Dunking a scroll means dropping it into the slaughter fish so that nobody can pick it up. When this happens, the scroll will reset after five minutes. If the keep where it was picked up is owned by its home faction, the scroll will reset there. If the keep has flipped and is owned by an opposing faction, then the scroll will reset to a (mostly) random home keep owned by the faction whose home keep it was taken from. If there’s no free keep for the scroll to reset to (due to the faction in question not owning their home keeps, or scrolls already being capped in the keeps that they do own, the scroll will remain in the water until a keep is taken.

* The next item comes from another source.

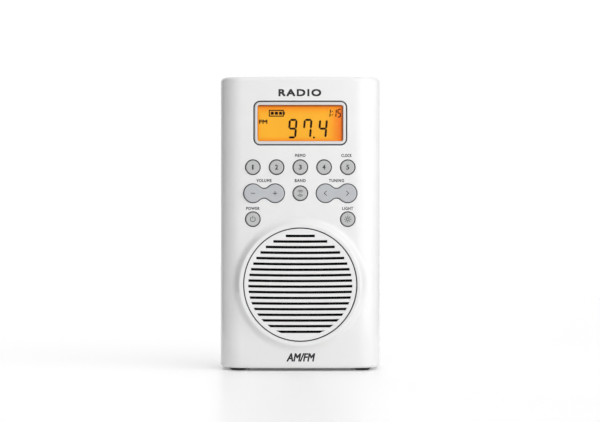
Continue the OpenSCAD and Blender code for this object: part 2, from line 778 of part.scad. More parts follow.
module voice_coil() {
    color("peru") {
        speaker_ring(coil_r, coil_r + 0.15, -24.6, magnet_y + 1);
        speaker_ring(coil_r + 0.15, coil_r + 0.32, top_plate_y - 0.6, magnet_y + 0.8);
    }
}

// ---- Main board and aerial -----------------------------------------------------------------

module main_board() {
    color("darkgreen") difference() {
        translate([-50, main_y, 100]) cube([100, main_t, 102]);
        for (b = main_bosses) rod_along_y(b[0], b[1], screw_r + 0.3, main_y - over, main_y + main_t + over);
    }
}

module tuner_shield() {
    color("silver") difference() {
        translate([-34, main_y - 8, 160]) cube([34, 8, 30]);
        translate([-33.6, main_y - 7.6, 160.4]) cube([33.2, 9, 29.2]);
    }
}

module amplifier_chip() {
    color("#202020") {
        translate([14, main_y - 2, 118]) cube([10, 2, 8]);
        for (s = [-1, 1], i = [0:6])
            translate([14.6 + i * 1.4, main_y - 1, 122 + s * 5 - 1]) cube([0.5, 1, 2]);
    }
}

module board_capacitors() {
    color("navy") {
        for (x = [22, 32, 42]) rod_along_y(x, 142, 4, main_y - 12, main_y);
        for (x = [8, 18]) rod_along_y(x, 172, 2.5, main_y - 7, main_y);
    }
}

module ferrite_rod() {
    color("#303030") translate([-rod_len / 2, rod_y, rod_z]) rotate([0, 90, 0])
        cylinder(r = rod_r, h = rod_len);
}

module antenna_coils() {
    color("peru") for (x = [-40, 18]) translate([x, rod_y, rod_z]) rotate([0, 90, 0]) difference() {
        cylinder(r = rod_r + 1.2, h = 20);
        translate([0, 0, -over]) cylinder(r = rod_r + 0.1, h = 22);
    }
}

// Two saddles that hang the ferrite rod from the rear shell's back wall
module antenna_clips() {
    color("ivory") for (x = [-13, 9]) difference() {
        union() {
            translate([x, rod_y, rod_z]) rotate([0, 90, 0]) cylinder(r = rod_r + 2, h = 5);
            translate([x, rod_y, rod_z - 2]) cube([5, back_y - wall - rod_y - 0.1, 4]);
        }
        translate([x - over, rod_y, rod_z]) rotate([0, 90, 0]) cylinder(r = rod_r + 0.1, h = 7);
    }
}

// ---- Batteries -----------------------------------------------------------------------------

// A D cell; the nub is at its top, or at its foot when it is turned over
module cell(x, flip) {
    low = bay_floor_z + plate_t;
    z = flip ? low + cell_len + nub_h : low + spring_h;
    color("steelblue") translate([x, cell_y, z]) rotate([flip ? 180 : 0, 0, 0]) rotate_extrude()
        polygon([[0, 0], [cell_r - 1, 0], [cell_r, 1], [cell_r, cell_len - 1.5], [cell_r - 1.5, cell_len],
                 [4.75, cell_len], [4.75, cell_len + nub_h], [0, cell_len + nub_h]]);
}

module battery_cell_left() { cell(-cell_pitch, false); }
module battery_cell_middle() { cell(0, true); }
module battery_cell_right() { cell(cell_pitch, false); }

// A conical contact spring, as a helical sweep
module contact_spring(h) {
    turns = 3;
    ring = 6;
    steps = 36;
    wire = 0.5;
    r_base = 8;
    r_tip = 4.5;
    function centre(t) = let (r = r_base + (r_tip - r_base) * t, a = 360 * turns * t)
        [r * cos(a), r * sin(a), wire + (h - 2 * wire) * t];
    points = [for (i = [0:steps]) let (t = i / steps, c = centre(t), a = 360 * turns * t)
        for (k = [0:ring - 1]) let (b = 360 * k / ring)
            [c[0] + wire * cos(b) * cos(a), c[1] + wire * cos(b) * sin(a), c[2] + wire * sin(b)]];
    sides = [for (i = [0:steps - 1], k = [0:ring - 1]) let (n = (k + 1) % ring)
        [i * ring + k, i * ring + n, (i + 1) * ring + n, (i + 1) * ring + k]];
    ends = [[for (k = [ring - 1:-1:0]) k], [for (k = [0:ring - 1]) steps * ring + k]];
    polyhedron(points, concat(sides, ends));
}

// Contact plates stand on the bay's floor and hang from its ceiling
module battery_contacts() {
    color("silver") {
        for (x = [-cell_pitch, 0, cell_pitch]) {
            translate([x - 9, cell_y - 9, bay_floor_z]) cube([18, 18, plate_t]);
            translate([x - 9, cell_y - 9, bay_top_z - plate_t]) cube([18, 18, plate_t]);
        }
        translate([-cell_pitch + 9, cell_y - 3, bay_floor_z]) cube([cell_pitch - 18, 6, plate_t]);
        translate([9, cell_y - 3, bay_top_z - plate_t]) cube([cell_pitch - 18, 6, plate_t]);
    }
}

module battery_springs() {
    color("silver") {
        for (x = [-cell_pitch, cell_pitch])
            translate([x, cell_y, bay_floor_z + plate_t]) contact_spring(spring_h);
        translate([0, cell_y, bay_top_z - plate_t]) mirror([0, 0, 1]) contact_spring(spring_h);
    }
}

// The door: a panel with a stiffening frame inside, a rolled lower edge with a stub at each
// end, and a scoop at the top for a fingertip
module battery_door() {
    panel_y = back_y - door_t;
    panel_h = door_top_z - hinge_z;
    color("white") difference() {
        union() {
            translate([0, 0, door_mid_z]) along_y(panel_y, back_y)
                door_outline(door_w, panel_h, door_r - door_gap);
            translate([-roll_half_w, hinge_y, hinge_z]) rotate([0, 90, 0])
                cylinder(r = roll_edge_r, h = 2 * roll_half_w, $fn = 40);
            translate([-stub_x, hinge_y, hinge_z]) rotate([0, 90, 0])
                cylinder(r = stub_r, h = 2 * stub_x, $fn = 40);
            translate([0, 0, door_mid_z + 1]) along_y(panel_y - 1.4, panel_y + 0.1) difference() {
                polygon(rounded_rect(door_w - 16, panel_h - 12, 4));
                polygon(rounded_rect(door_w - 19, panel_h - 15, 3));
            }
        }
        translate([-11, back_y - 1.2, door_top_z - 5]) cube([22, 2, 6]);
    }
}

// A gasket on the ledge, along the door's sides and top
module door_seal() {
    color("dimgray") intersection() {
        translate([0, 0, door_mid_z]) along_y(ledge_y, ledge_y + seal_t) difference() {
            polygon(rounded_rect(door_w, 2 * (door_top_z - door_mid_z) + 0.2, door_r - door_gap));
            polygon(rounded_rect(door_w - 1.2, 2 * (door_top_z - door_mid_z) - 1, door_r - 1));
        }
        translate([-door_w, 0, hinge_z + 4]) cube([2 * door_w, 2 * back_y, 100]);
    }
}

// ---- Leads -----------------------------------------------------------------------------------

// A round lead swept along its points
module lead(path, r) {
    n = 8;
    last = len(path) - 1;
    function heading(i) = let (d = path[min(i + 1, last)] - path[max(i - 1, 0)]) d / norm(d);
    function side(i) = let (c = cross(heading(i), [1, 0, 0.2])) c / norm(c);
    points = [for (i = [0:last]) let (u = side(i), v = cross(heading(i), u))
        for (k = [0:n - 1]) path[i] + r * (cos(360 * k / n) * u + sin(360 * k / n) * v)];
    sides = [for (i = [0:last - 1], k = [0:n - 1]) let (m = (k + 1) % n)
        [i * n + k, (i + 1) * n + k, (i + 1) * n + m, i * n + m]];
    polyhedron(points, concat(sides, [[for (k = [0:n - 1]) k], [for (k = [n - 1:-1:0]) last * n + k]]));
}

module speaker_leads() { color("firebrick") for (p = SPEAKER_LEADS) lead(p, lead_r); }
module battery_leads() { color("black") for (p = BATTERY_LEADS) lead(p, lead_r); }

// ---- Nodes -----------------------------------------------------------------------------------

front_housing();
rear_housing();
housing_seal();
housing_screws();
key_seals();
base_pad();
display_bezel();
display_seal();
display_lens();
lcd_glass();
lcd_backlight();
backlight_leds();
lcd_holder();
zebra_strips();
keypad_mat();
control_board();
control_chip();
board_screws();
ribbon_cable();
speaker_grille();
grille_cloth();
speaker_gasket();
speaker_basket();
speaker_surround();
speaker_spider();
speaker_top_plate();
speaker_magnet();
speaker_yoke();
speaker_terminals();
speaker_screws();
speaker_leads();
speaker_cone();
dust_cap();
voice_coil();
main_board();
tuner_shield();
amplifier_chip();
board_capacitors();
ferrite_rod();
antenna_coils();
antenna_clips();
battery_cell_left();
battery_cell_middle();
battery_cell_right();
battery_springs();
battery_contacts();
battery_leads();
battery_door();
door_seal();
rubber_feet();
preset_button(0);  // preset_button_1
preset_button(1);  // preset_button_2
preset_button(2);  // preset_button_3
preset_button(3);  // preset_button_4
preset_button(4);  // preset_button_5
band_button();
power_button();
light_button();
volume_rocker();
tuning_rocker();
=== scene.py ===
import json
import math

import bmesh
import bpy
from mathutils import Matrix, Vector, geometry


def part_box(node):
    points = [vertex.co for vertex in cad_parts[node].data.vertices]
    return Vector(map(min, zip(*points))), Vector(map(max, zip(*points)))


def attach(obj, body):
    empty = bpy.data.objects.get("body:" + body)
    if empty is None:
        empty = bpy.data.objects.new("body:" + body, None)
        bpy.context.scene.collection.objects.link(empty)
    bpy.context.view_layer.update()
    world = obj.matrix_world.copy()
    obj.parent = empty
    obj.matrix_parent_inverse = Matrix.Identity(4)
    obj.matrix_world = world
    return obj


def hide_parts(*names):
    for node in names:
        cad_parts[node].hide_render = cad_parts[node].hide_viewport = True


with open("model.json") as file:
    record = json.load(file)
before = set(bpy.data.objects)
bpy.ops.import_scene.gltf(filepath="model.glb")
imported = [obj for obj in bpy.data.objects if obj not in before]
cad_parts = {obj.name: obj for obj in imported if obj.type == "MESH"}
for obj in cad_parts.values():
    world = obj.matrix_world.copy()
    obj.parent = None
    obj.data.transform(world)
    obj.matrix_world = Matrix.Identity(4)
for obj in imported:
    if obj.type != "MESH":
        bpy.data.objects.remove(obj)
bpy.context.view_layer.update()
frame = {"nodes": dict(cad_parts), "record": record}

# ---- Sizes, in millimetres, from the frame and from the design --------------------------------

MM = 0.001
FRONT_LO, FRONT_HI = (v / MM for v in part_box("front_housing"))
REAR_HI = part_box("rear_housing")[1] / MM
GRILLE_LO, GRILLE_HI = (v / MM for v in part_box("speaker_grille"))
BEZEL_LO, BEZEL_HI = (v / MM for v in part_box("display_bezel"))

HALF_W = FRONT_HI.x                      # half the body's width
LOW_Z = FRONT_LO.z                       # underside of the body
TOP_Z = FRONT_HI.z                       # top of the body
RING_Y = FRONT_LO.y                      # rim of the raised ring
FACE_Y = RING_Y + 3.5                    # middle of the front face
SEAM_Y = FRONT_HI.y                      # back edge of the front shell
BACK_Y = REAR_HI.y                       # the flat back
WALL = 2.6
EDGE_R, LOW_R = 4.0, 2.7                 # rounding of the top and bottom edges
CROWN_R = 600.0                          # the gently crowned front
FRONT_R = 20.0                           # plan radius of the front corners
REAR_R = 11.0                            # plan radius of the rear corners
SEAM_GAP = 0.5

SPEAKER_Z = (GRILLE_LO.z + GRILLE_HI.z) / 2
GRILLE_R = (GRILLE_HI.x - GRILLE_LO.x) / 2 - 0.15
GRILLE_GAP = 0.9
DISPLAY_Z = (BEZEL_LO.z + BEZEL_HI.z) / 2
BEZEL_W, BEZEL_H, BEZEL_R = 74.6, 34.5, 4.4
WINDOW_GAP = 1.1
KEY_R, KEY_GAP = 5.55, 0.85
LOBE_X, LOBE_R, WAIST_H, ROCKER_GAP = 9.0, 7.4, 3.7, 0.65


def centre_of(node):
    """Middle of a CAD node's box, in mm."""
    lo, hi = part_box(node)
    return (lo + hi) / 2 / MM


ROUND_KEYS = ["preset_button_1", "preset_button_2", "preset_button_3", "preset_button_4",
              "preset_button_5", "band_button", "power_button", "light_button"]
ROCKERS = ["volume_rocker", "tuning_rocker"]
KEY_AT = {name: (centre_of(name).x, centre_of(name).z) for name in ROUND_KEYS + ROCKERS}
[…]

For example, the AD scroll of Mnem is being held in Chalman (a red home keep). EP have been pushed back to their tri-keeps (Arrius, Kingscrest, and Farragut). A DC player picks up the scroll of Mnem from Chalman, and drops it in the water. After 5 minutes, the scroll of Mnem will reset to one of the three home keeps that EP have. If in that 5 minutes the EP faction manage to recover Chalman, then the scroll of Mnem would reset back to Chalman.
Some people love running scrolls, some people find it boring and tedious. When your faction has their own scrolls, they get small bonuses to their offence and defence, so it is in everyone’s interest to recover them when they’re lost. I prefer leaving scroll running to those who are built to do so – something I enjoy when solo.